I drive further west - to the place where an end was put to the horror. On May 8, 1945, the Wehrmacht's eastern leadership unconditionally surrendered in an officers' mess, located at Zwieseler Straße 4 in the outer district of Karlshorst. The building is now a museum. The stately, wood-paneled ground floor hall where the capitulation agreement was signed has been preserved. The upper levels contain exhibits illustrating the dimensions of Nazi Germany's crimes - and of the Soviet Union's wartime sacrifice. I wonder, as I walk through the rooms, whether most Americans and Britons realize than it was Soviet and Polish units that actually tightened the noose around Hitler's neck.
A bit of peace
The western counterpart to the Karlshorst facility is the Allied Museum in Berlin’s Dahlem district. However, it focuses more on the post-war period than the actual liberation of the city. So instead of heading there, I drive out to the Autobahn number 10, which takes me past the towns through which Marshall Ivan Konev attacked Berlin to the south. Eventually I arrive at Cecilienhof Palace, in the city of Potsdam. It’s the site where the Potsdam Agreement was negotiated.
From mid-July to early August 1945, the leaders of the US, USSR and Great Britain met in the former palace of Crown Prince Wilhelm, the son of Kaiser Wilhelm II, to discuss the future - or rather what became the future division of Germany.

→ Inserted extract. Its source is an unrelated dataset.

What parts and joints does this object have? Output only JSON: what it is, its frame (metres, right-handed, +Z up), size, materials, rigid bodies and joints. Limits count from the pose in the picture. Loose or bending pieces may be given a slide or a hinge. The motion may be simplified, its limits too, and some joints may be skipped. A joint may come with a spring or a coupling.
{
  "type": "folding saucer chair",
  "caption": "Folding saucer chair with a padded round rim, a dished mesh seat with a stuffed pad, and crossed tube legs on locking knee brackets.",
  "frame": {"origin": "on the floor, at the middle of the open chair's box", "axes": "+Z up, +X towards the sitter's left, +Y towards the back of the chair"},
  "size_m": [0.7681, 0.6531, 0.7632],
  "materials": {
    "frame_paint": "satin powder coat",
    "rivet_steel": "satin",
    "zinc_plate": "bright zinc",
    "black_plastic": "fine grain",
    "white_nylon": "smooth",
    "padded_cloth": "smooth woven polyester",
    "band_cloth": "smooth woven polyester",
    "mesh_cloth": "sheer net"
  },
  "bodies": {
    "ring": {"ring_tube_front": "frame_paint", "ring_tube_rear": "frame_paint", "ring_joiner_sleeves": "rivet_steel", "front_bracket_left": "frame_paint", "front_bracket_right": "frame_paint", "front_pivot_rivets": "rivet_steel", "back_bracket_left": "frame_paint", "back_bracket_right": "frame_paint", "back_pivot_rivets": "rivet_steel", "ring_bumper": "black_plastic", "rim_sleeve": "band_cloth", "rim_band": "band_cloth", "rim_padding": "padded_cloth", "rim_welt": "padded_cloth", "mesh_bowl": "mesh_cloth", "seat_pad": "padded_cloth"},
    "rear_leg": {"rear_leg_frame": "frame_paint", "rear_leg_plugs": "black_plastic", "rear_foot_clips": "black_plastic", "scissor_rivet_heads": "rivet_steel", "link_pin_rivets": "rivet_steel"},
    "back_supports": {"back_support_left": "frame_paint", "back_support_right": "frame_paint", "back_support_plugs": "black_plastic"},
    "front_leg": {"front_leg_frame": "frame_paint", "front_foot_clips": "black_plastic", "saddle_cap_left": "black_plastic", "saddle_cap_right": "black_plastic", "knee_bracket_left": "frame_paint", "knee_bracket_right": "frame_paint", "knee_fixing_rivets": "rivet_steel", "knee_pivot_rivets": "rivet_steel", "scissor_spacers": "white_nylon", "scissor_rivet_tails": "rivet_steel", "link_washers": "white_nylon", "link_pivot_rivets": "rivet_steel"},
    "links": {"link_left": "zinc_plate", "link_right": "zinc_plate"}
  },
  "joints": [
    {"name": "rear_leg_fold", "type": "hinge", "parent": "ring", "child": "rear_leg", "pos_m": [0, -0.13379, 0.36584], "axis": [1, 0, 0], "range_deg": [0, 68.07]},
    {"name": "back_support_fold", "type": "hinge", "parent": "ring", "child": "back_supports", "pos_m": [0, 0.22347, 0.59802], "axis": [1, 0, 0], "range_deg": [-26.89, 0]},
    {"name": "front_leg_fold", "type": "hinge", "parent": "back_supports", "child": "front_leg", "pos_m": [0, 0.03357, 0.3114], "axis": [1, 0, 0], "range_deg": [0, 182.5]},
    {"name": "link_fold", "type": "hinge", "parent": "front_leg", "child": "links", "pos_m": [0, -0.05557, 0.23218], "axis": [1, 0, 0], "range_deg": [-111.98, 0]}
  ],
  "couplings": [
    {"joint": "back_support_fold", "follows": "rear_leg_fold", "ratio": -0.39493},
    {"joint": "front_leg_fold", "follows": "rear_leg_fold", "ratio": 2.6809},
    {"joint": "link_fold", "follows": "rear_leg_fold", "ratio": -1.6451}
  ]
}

The Potsdam Conference drew a line under the Second World War and, in some respects, also marked the beginning of the Cold War.

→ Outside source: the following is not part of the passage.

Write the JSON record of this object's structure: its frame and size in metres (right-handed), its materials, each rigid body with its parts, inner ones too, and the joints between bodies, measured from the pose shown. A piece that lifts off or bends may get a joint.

I like Cecilienhof. It's located on a lovely lake, and there's nothing megalomaniacal about it. Indeed, the word palace is a misnomer for this modest cottage style building. Its appearance almost naïve, and compared to most of the places I've visited on this trip - like Treptow with its overwhelming monuments - this comes across as unassuming and ultimately human.

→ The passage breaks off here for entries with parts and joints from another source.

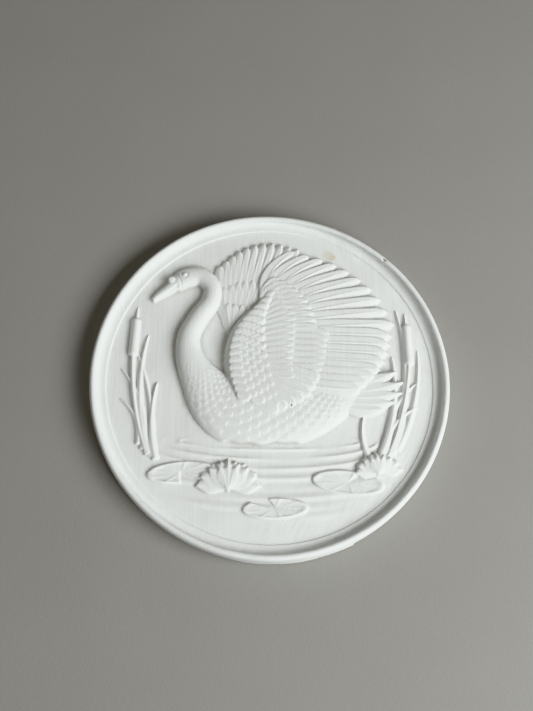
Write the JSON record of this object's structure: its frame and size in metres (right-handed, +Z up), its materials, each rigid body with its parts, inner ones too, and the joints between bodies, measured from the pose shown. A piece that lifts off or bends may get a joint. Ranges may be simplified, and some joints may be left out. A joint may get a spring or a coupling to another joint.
{
  "type": "round relief wall plaque",
  "caption": "Round cast plaster wall plaque with a moulded rim and a swan in relief among reeds and water lilies.",
  "frame": {"origin": "centre of the flat back face, where the plaque lies against the wall", "axes": "+Z up as it hangs, -Y out of the carved front, +Y into the wall, +X to the viewer's right"},
  "size_m": [0.3, 0.0195, 0.3],
  "materials": {
    "plaster": "matt white paint on cast plaster"
  },
  "bodies": {
    "root": {"plaque": "plaster"}
  },
  "joints": []
}
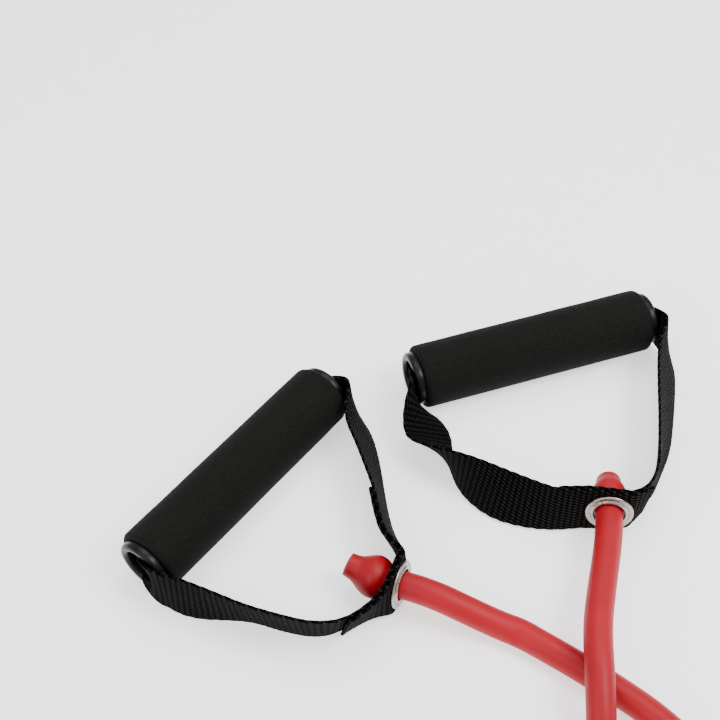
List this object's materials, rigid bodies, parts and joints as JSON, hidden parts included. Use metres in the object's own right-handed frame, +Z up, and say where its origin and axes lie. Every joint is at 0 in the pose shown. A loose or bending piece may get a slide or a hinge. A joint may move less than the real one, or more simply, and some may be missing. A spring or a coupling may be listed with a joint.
{
  "type": "resistance band",
  "caption": "Red rubber resistance tube with a foam-covered grip in a webbing hand loop at each end, laid out loose on a flat surface.",
  "frame": {"origin": "on the floor, under the middle of the box round the two handles", "axes": "+Z up; the tube leaves both handles towards -Y, where its two loose turns lie; +X to the right of someone looking along +Y"},
  "size_m": [0.2772, 0.413, 0.032],
  "materials": {
    "red_rubber": "satin-matt latex rubber with a faint bloom",
    "grip_foam": "matt closed-cell foam with a fine grain",
    "core_plastic": "moulded",
    "cap_plastic": "glossy moulded",
    "webbing": "coarse flat-woven polypropylene",
    "eyelet_metal": "nickel-plated, lightly brushed",
    "ball_plastic": "plain"
  },
  "bodies": {
    "band": {"resistance_tube": "red_rubber", "stopper_ball_a": "ball_plastic", "stopper_ball_b": "ball_plastic"},
    "hand_loop_a": {"webbing_strap_a": "webbing", "eyelet_a": "eyelet_metal", "eyelet_washer_a": "eyelet_metal"},
    "grip_a": {"foam_grip_a": "grip_foam", "grip_core_a": "core_plastic", "end_cap_left_a": "cap_plastic", "end_cap_right_a": "cap_plastic"},
    "hand_loop_b": {"webbing_strap_b": "webbing", "eyelet_b": "eyelet_metal", "eyelet_washer_b": "eyelet_metal"},
    "grip_b": {"foam_grip_b": "grip_foam", "grip_core_b": "core_plastic", "end_cap_left_b": "cap_plastic", "end_cap_right_b": "cap_plastic"}
  },
  "joints": [
    {"name": "loop_swivel_a", "type": "hinge", "parent": "band", "child": "hand_loop_a", "pos_m": [-0.0107, -0.0711, 0.0143], "axis": [0.9212, -0.3722, 0.1132], "continuous": true},
    {"name": "grip_spin_a", "type": "hinge", "parent": "hand_loop_a", "child": "grip_a", "pos_m": [-0.0835, -0.0136, 0.016], "axis": [0.6184, 0.7859, 0], "continuous": true},
    {"name": "loop_swivel_b", "type": "hinge", "parent": "band", "child": "hand_loop_b", "pos_m": [0.0874, -0.0327, 0.0143], "axis": [-0.1383, -0.9839, 0.1132], "continuous": true},
    {"name": "grip_spin_b", "type": "hinge", "parent": "hand_loop_b", "child": "grip_b", "pos_m": [0.0597, 0.0636, 0.016], "axis": [0.9489, 0.3156, 0], "continuous": true}
  ]
}
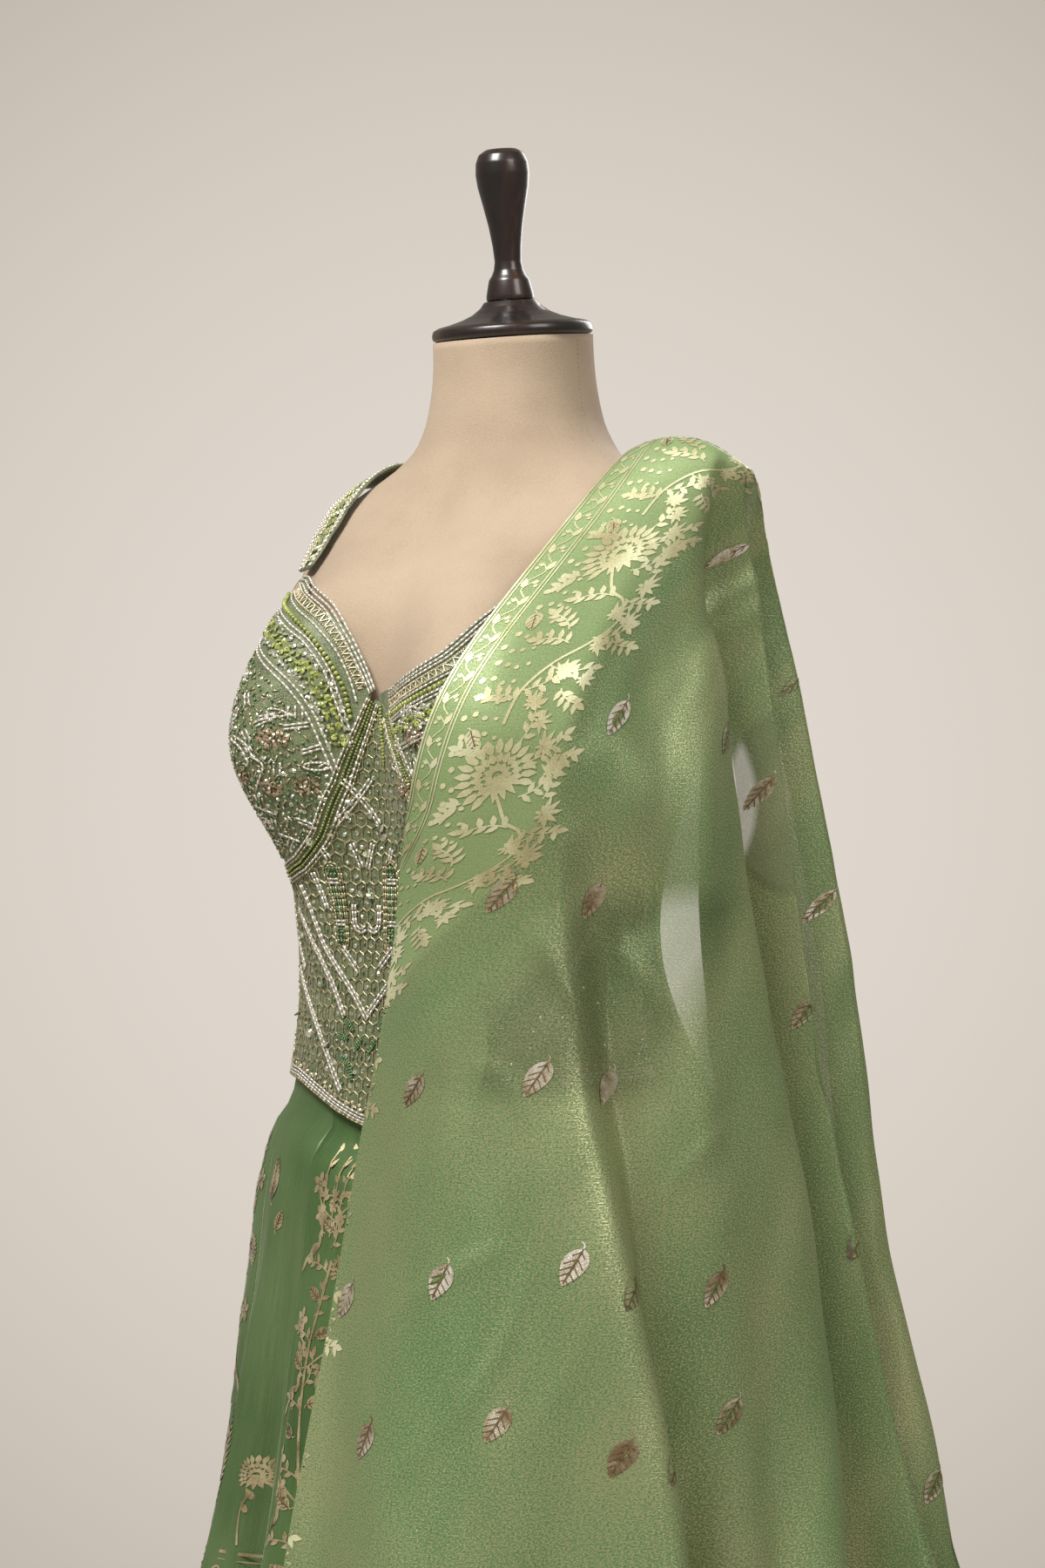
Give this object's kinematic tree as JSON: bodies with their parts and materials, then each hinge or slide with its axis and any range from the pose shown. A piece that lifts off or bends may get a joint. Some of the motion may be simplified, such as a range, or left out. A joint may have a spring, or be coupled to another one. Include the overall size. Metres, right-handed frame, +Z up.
{
  "type": "lehenga set on a limbless dress form",
  "caption": "Green lehenga set: beaded sweetheart corset choli, gored flared skirt and a tissue dupatta over the left shoulder, standing on a limbless dress form with a turned wooden finial",
  "frame": {"origin": "on the floor under the middle of the stand's round base, on the axis of its pole", "axes": "+Z is up, -Y is the way the wearer's front faces, +X is the wearer's left, where the dupatta hangs"},
  "size_m": [0.7325, 0.7293, 1.6804],
  "materials": {
    "form_suede": "napped cream suede cloth",
    "black_wood": "glossy near-black turned wood",
    "black_metal": "satin black paint",
    "beaded_net": "sage net over satin, beaded all over",
    "bead_band": "rows of silver bugle beads",
    "brocade_satin": "green satin with woven gold vines",
    "plain_satin": "green satin",
    "tissue": "sheer metallic tissue"
  },
  "bodies": {
    "root": {"stand_base": "black_metal", "stand_pole": "black_metal", "form_torso": "form_suede", "neck_cap": "black_wood", "finial": "black_wood", "blouse_front_centre": "beaded_net", "blouse_front_right": "beaded_net", "blouse_cup_right": "beaded_net", "blouse_back_right": "beaded_net", "blouse_strap_right": "bead_band", "blouse_cup_band_right": "bead_band", "blouse_neck_band_right": "bead_band", "blouse_front_left": "beaded_net", "blouse_cup_left": "beaded_net", "blouse_back_left": "beaded_net", "blouse_strap_left": "bead_band", "blouse_cup_band_left": "bead_band", "blouse_neck_band_left": "bead_band", "blouse_hem_band": "bead_band", "skirt_waistband": "plain_satin", "skirt_panel_01": "brocade_satin", "skirt_panel_02": "plain_satin", "skirt_panel_03": "brocade_satin", "skirt_panel_04": "plain_satin", "skirt_panel_05": "brocade_satin", "skirt_panel_06": "plain_satin", "skirt_panel_07": "brocade_satin", "skirt_panel_08": "plain_satin", "skirt_panel_09": "brocade_satin", "skirt_panel_10": "plain_satin", "skirt_panel_11": "brocade_satin", "skirt_panel_12": "plain_satin", "skirt_panel_13": "brocade_satin", "skirt_panel_14": "plain_satin", "dupatta_front_fall": "tissue", "dupatta_shoulder": "tissue", "dupatta_back_fall": "tissue"}
  },
  "joints": []
}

Cecilienhof escaped major war damage, and as I walk through the grounds I ask myself whether Stalin, Truman and Churchill enjoyed the peace and quiet as they looked back on the worst war in human history and drew up a new world order in the summer of 1945. Amidst the perfectly trimmed lawns and beds of roses, I find it more difficult than ever to imagine what Berlin was like 70 years ago. A story of immeasurable suffering took place along the 100-kilometer (62 miles) route I've driven today. Nonetheless, it was a story with a happy ending.